Notre Dame DE Julian Okwara Joins Troy Pride on Feldman’s “Freak List”

The Athletic’s Bruce Feldman has been releasing his yearly “Freak” list again this summer and Notre Dame has landed another defensive player in Feldman’s top 50 with Julian Okwara being ranked 10th overall in all of college football.  He joins cornerback Troy Pride who was featured earlier on the countdown at #37.

For those unfamiliar with Feldman’s Freak List, he’s been doing this since the early 2000’s with his goal being to highlight players generating a buzz by displaying rare athletic ability for their respective positions.  In previous years, Notre Dame hasn’t exactly been well represented.  That’s been changing recently though.

Defensive end was a house of horrors for Notre Dame for years.  The Irish couldn’t recruit elite players at the position and the production Notre Dame received from the position matched their recruiting futility.  Julian Okwara, Khalid Kareem, and Daelin Hayes are changing that for Notre Dame.  Even it’s second string defensive ends right now would have easily been starters in other years.
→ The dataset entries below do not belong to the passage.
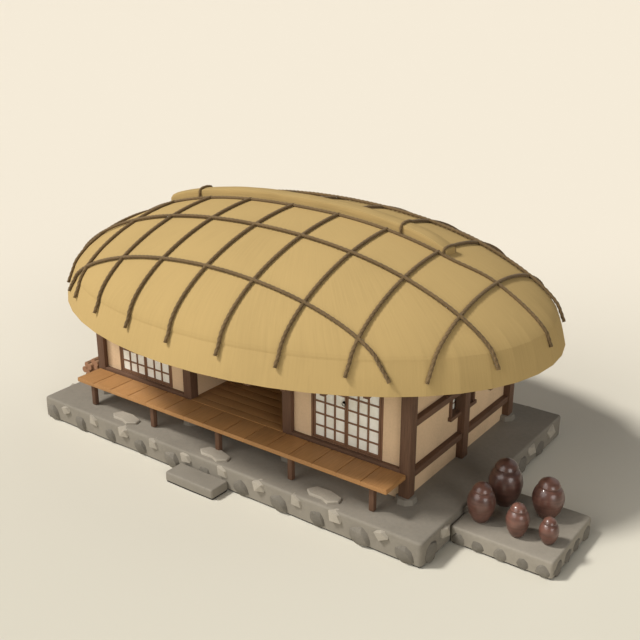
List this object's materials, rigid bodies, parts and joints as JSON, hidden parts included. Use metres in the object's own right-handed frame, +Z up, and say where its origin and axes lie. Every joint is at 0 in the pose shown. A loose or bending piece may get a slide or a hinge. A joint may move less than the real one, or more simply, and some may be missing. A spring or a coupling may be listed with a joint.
{
  "type": "thatched farmhouse",
  "caption": "Low farmhouse with a domed straw roof tied down by ropes, an open hall between two rooms with paper doors, a veranda and a terrace of storage jars.",
  "frame": {"origin": "centre of the stone podium's underside, on the ground", "axes": "+X right along the front as seen from the front, -Y the way the front faces, +Z up"},
  "size_m": [11.488, 7.44, 4.7771],
  "materials": {
    "stone": "grey-brown field stone and rubble, matt",
    "plaster": "ochre clay plaster, matt",
    "timber": "dark aged pine, unpolished",
    "floor_board": "orange-brown boards, worn smooth",
    "thatch": "golden rice straw, laid downwards",
    "straw_rope": "dark twisted straw rope",
    "jar_glaze": "brown glazed earthenware, glossy",
    "paper": "mulberry paper, pale and matt",
    "door_leaf": "pale paper behind a brown wooden lattice",
    "iron": "forged iron, nearly black",
    "firewood": "split and sawn logs with bark"
  },
  "bodies": {
    "house": {"eaves": "timber", "firewood": "firewood", "front_frame": "timber", "front_wall_left": "plaster", "front_wall_right": "plaster", "hall_floor": "floor_board", "jar_1": "jar_glaze", "jar_1_lid": "jar_glaze", "jar_2": "jar_glaze", "jar_2_lid": "jar_glaze", "jar_3": "jar_glaze", "jar_3_lid": "jar_glaze", "jar_4": "jar_glaze", "jar_4_lid": "jar_glaze", "jar_5": "jar_glaze", "jar_5_lid": "jar_glaze", "jar_terrace": "stone", "left_door_frame": "timber", "left_end_frame": "timber", "left_end_wall": "plaster", "left_partition": "plaster", "left_room_floor": "plaster", "left_window_paper": "paper", "podium": "stone", "rear_frame": "timber", "rear_wall": "plaster", "ridge_cap": "thatch", "ridge_frame": "timber", "right_door_frame": "timber", "right_end_frame": "timber", "right_end_wall": "plaster", "right_partition": "plaster", "right_room_floor": "plaster", "right_window_paper": "paper", "rope_net": "straw_rope", "step_stone": "stone", "thatch_roof": "thatch", "veranda_deck": "floor_board", "veranda_frame": "timber"},
    "left_door_west": {"left_door_west": "door_leaf", "left_ring_pull": "iron"},
    "left_door_east": {"left_door_east": "door_leaf"},
    "right_door_west": {"right_door_west": "door_leaf", "right_ring_pull": "iron"},
    "right_door_east": {"right_door_east": "door_leaf"}
  },
  "joints": [
    {"name": "left_door_west_hinge", "type": "hinge", "parent": "house", "child": "left_door_west", "pos_m": [-3.0985, -1.7875, 1.083], "axis": [0, 0, -1], "range_deg": [0, 95]},
    {"name": "left_door_east_hinge", "type": "hinge", "parent": "house", "child": "left_door_east", "pos_m": [-1.7595, -1.7875, 1.083], "axis": [0, 0, 1], "range_deg": [0, 95]},
    {"name": "right_door_west_hinge", "type": "hinge", "parent": "house", "child": "right_door_west", "pos_m": [1.7595, -1.7875, 1.083], "axis": [0, 0, -1], "range_deg": [0, 95]},
    {"name": "right_door_east_hinge", "type": "hinge", "parent": "house", "child": "right_door_east", "pos_m": [3.0985, -1.7875, 1.083], "axis": [0, 0, 1], "range_deg": [0, 95]}
  ]
}
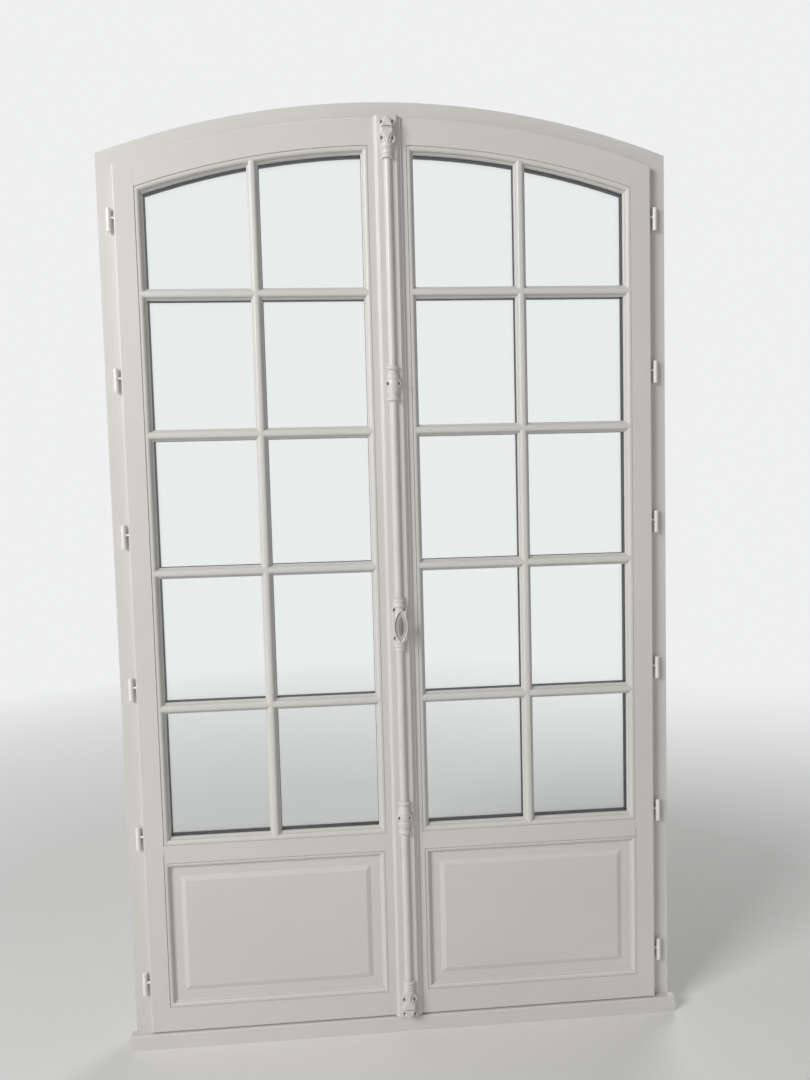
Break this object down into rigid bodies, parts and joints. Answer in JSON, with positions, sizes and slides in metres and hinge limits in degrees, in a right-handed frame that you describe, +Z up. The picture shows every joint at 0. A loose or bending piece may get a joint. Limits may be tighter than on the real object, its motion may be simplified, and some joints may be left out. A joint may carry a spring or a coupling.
{
  "type": "french doors",
  "caption": "Arched inward-opening glazed french doors in their own frame, with raised lower panels and an ornamental surface bolt.",
  "frame": {"origin": "on the floor, midway between the jambs, in the plane of the leaves' room-side face", "axes": "+X to the right seen from the room, +Y towards outdoors, +Z up"},
  "size_m": [1.372, 0.162, 2.272],
  "materials": {
    "painted_wood": "satin white paint",
    "painted_casting": "brushed-on white paint over an iron casting",
    "painted_hinge": "white painted steel",
    "clear_glass": "clear float glass",
    "dark_spacer": "dark warm-edge spacer",
    "seal_rubber": "pale rubber",
    "plain_steel": "zinc-plated steel"
  },
  "bodies": {
    "frame": {"right_jamb": "painted_wood", "left_jamb": "painted_wood", "arched_head": "painted_wood", "sill_rail": "painted_wood", "sill_board": "painted_wood", "weather_seal": "seal_rubber", "bolt_keeps": "plain_steel", "frame_knuckles": "painted_hinge", "hinge_pins": "plain_steel"},
    "right_leaf": {"right_hinge_stile": "painted_wood", "right_meeting_stile": "painted_wood", "right_top_rail": "painted_wood", "right_mid_rail": "painted_wood", "right_bottom_rail": "painted_wood", "right_raised_panel": "painted_wood", "right_glazing_bars": "painted_wood", "right_outer_glazing_bars": "painted_wood", "right_glazing_beads": "painted_wood", "right_panel_beads": "painted_wood", "right_drip_rail": "painted_wood", "right_inner_pane": "clear_glass", "right_outer_pane": "clear_glass", "right_spacer_grid": "dark_spacer", "right_leaf_knuckles": "painted_hinge", "cover_strip": "painted_wood", "edge_plate": "plain_steel", "lock_case": "plain_steel", "top_cap": "painted_casting", "bottom_cap": "painted_casting", "upper_guide": "painted_casting", "lower_guide": "painted_casting", "handle_box": "painted_casting", "upper_rod": "painted_casting", "lower_rod": "painted_casting", "trim_screws": "painted_casting"},
    "left_leaf": {"left_hinge_stile": "painted_wood", "left_meeting_stile": "painted_wood", "left_top_rail": "painted_wood", "left_mid_rail": "painted_wood", "left_bottom_rail": "painted_wood", "left_raised_panel": "painted_wood", "left_glazing_bars": "painted_wood", "left_outer_glazing_bars": "painted_wood", "left_glazing_beads": "painted_wood", "left_panel_beads": "painted_wood", "left_drip_rail": "painted_wood", "left_inner_pane": "clear_glass", "left_outer_pane": "clear_glass", "left_spacer_grid": "dark_spacer", "left_leaf_knuckles": "painted_hinge", "passive_edge_plates": "plain_steel"},
    "knob_set": {"knob": "painted_casting", "spindle": "plain_steel", "pinion": "plain_steel"},
    "upper_bolt_bar": {"upper_bolt": "plain_steel"},
    "lower_bolt_bar": {"lower_bolt": "plain_steel"},
    "passive_upper_bar": {"passive_upper_bolt": "plain_steel"},
    "passive_lower_bar": {"passive_lower_bolt": "plain_steel"}
  },
  "joints": [
    {"name": "right_leaf_swing", "type": "hinge", "parent": "frame", "child": "right_leaf", "pos_m": [0.6482, 0.01, 0.1611], "axis": [0, 0, 1], "range_deg": [0, 110]},
    {"name": "left_leaf_swing", "type": "hinge", "parent": "frame", "child": "left_leaf", "pos_m": [-0.6482, 0.01, 0.1611], "axis": [0, 0, -1], "range_deg": [0, 110]},
    {"name": "knob_turn", "type": "hinge", "parent": "right_leaf", "child": "knob_set", "pos_m": [0, -0.03, 1.036], "axis": [0, 1, 0], "range_deg": [0, 180]},
    {"name": "upper_bolt_slide", "type": "slide", "parent": "right_leaf", "child": "upper_bolt_bar", "axis": [0, 0, 1], "range_m": [0, 0.02]},
    {"name": "lower_bolt_slide", "type": "slide", "parent": "right_leaf", "child": "lower_bolt_bar", "axis": [0, 0, -1], "range_m": [0, 0.02]},
    {"name": "passive_upper_slide", "type": "slide", "parent": "left_leaf", "child": "passive_upper_bar", "axis": [0, 0, 1], "range_m": [0, 0.02]},
    {"name": "passive_lower_slide", "type": "slide", "parent": "left_leaf", "child": "passive_lower_bar", "axis": [0, 0, -1], "range_m": [0, 0.02]}
  ],
  "couplings": [
    {"joint": "left_leaf_swing", "follows": "right_leaf_swing", "ratio": 1},
    {"joint": "upper_bolt_slide", "follows": "knob_turn", "m_per_rad": 0.006366},
    {"joint": "lower_bolt_slide", "follows": "knob_turn", "m_per_rad": 0.006366}
  ]
}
Back to Okwara though since he is the one Feldman highlighted.  In his write up he offered up an interesting nugget that Okwara has been clocked at 21 mph by the Notre Dame staff.  That’s fast.  One might even say that it’s freskishly fast for a defensive end thus Okwara’s inclusion on Feldman’s list.  (Side note: if you haven’t signed up for The Athletic yet, do so.  It’s worth it for Pete Sampson’s Notre Dame coverage alone).

Julian Okwara is rightfully generating a lot buzz right now. On top of being listed as a Freak by Feldman, he has been getting named to numerous preseason All-American teams.  Khalid Kareem meanwhile is getting overlooked by the national media, but that was literally another story we posted yesterday.

Okwara’s near misses last year have been well documented all off-season long.  If Okwara would have gotten home on half of the hurries he generated last fall, he would have been one of the leaders in the nation in sacks.  That is the kind of potential that he has this year.  If he does, Okwara could hear his name called in the first round of the NFL Draft next spring just like Jerry Tillery did last year.

Image Notre Dame producing back to back first round draft picks from its defensive line after the 22 year drought Tillery ended a few months ago?

Even with a lot of near misses, Okwara still tied Tillery for the team lead in sacks last year with 8.0.  If Okwara just converts a few more of those hurries this year, Justin Tuck’s single season record of 13.5 sacks will be well within reach for him.  A few years ago it looked like his brother Romeo had a shot at Tuck’s record too with a hot start to his senior season.  Maybe the younger Okwara will be able to finish what his older brother started.

Okwara’s pass rush skills alone aren’t what makes him a freak athlete though.  His ability to drop into coverage and run with tight ends and receivers is almost unheard of for a defensive end.  Running at 21 mph will allow for that. That skill was highlighted by his interception of Shea Patterson in Notre Dame’s season opening victory over Michigan last Labor Day weekend.

Earlier in Feldman’s countdown he also listed Notre Dame senior cornerback Troy Pride as his #37 “freak” primarily because of his speed and a reported 4.32 40 time that Pride ran in the spring.  Where Pride lines up this fall is still a little up in the air with some reports that he might move permanently to the boundary corner position vacated by Julian Love’s departure for the NFL, but wherever he does lineup, he will be bringing some world class speed with him.

Pride proved last year that he is capable of being a lockdown corner by surrendering just a single touchdown all season (on the last drive of the regular season).  When things broke down in the Cotton Bowl, it wasn’t Pride that Clemson targeted either.  They tried early actually, but Pride’s speed helped him keep up with Clemson’s own freskish wide receivers.

Pride and Okwara’s presence on Feldman’s list represent a change in times in Notre Dame’s overall talent level.  Ten or fifteen years ago it would have been almost unimaginable for Notre Dame to have a cornerback and a defensive end considered a “freak” because of their speed.  Back then Notre Dame was too slow and didn’t have speed.  Hell, even today some lazy pundits will say that Notre Dame lacks speed whenever they lose a big game.  Clearly Notre Dame has some speed now.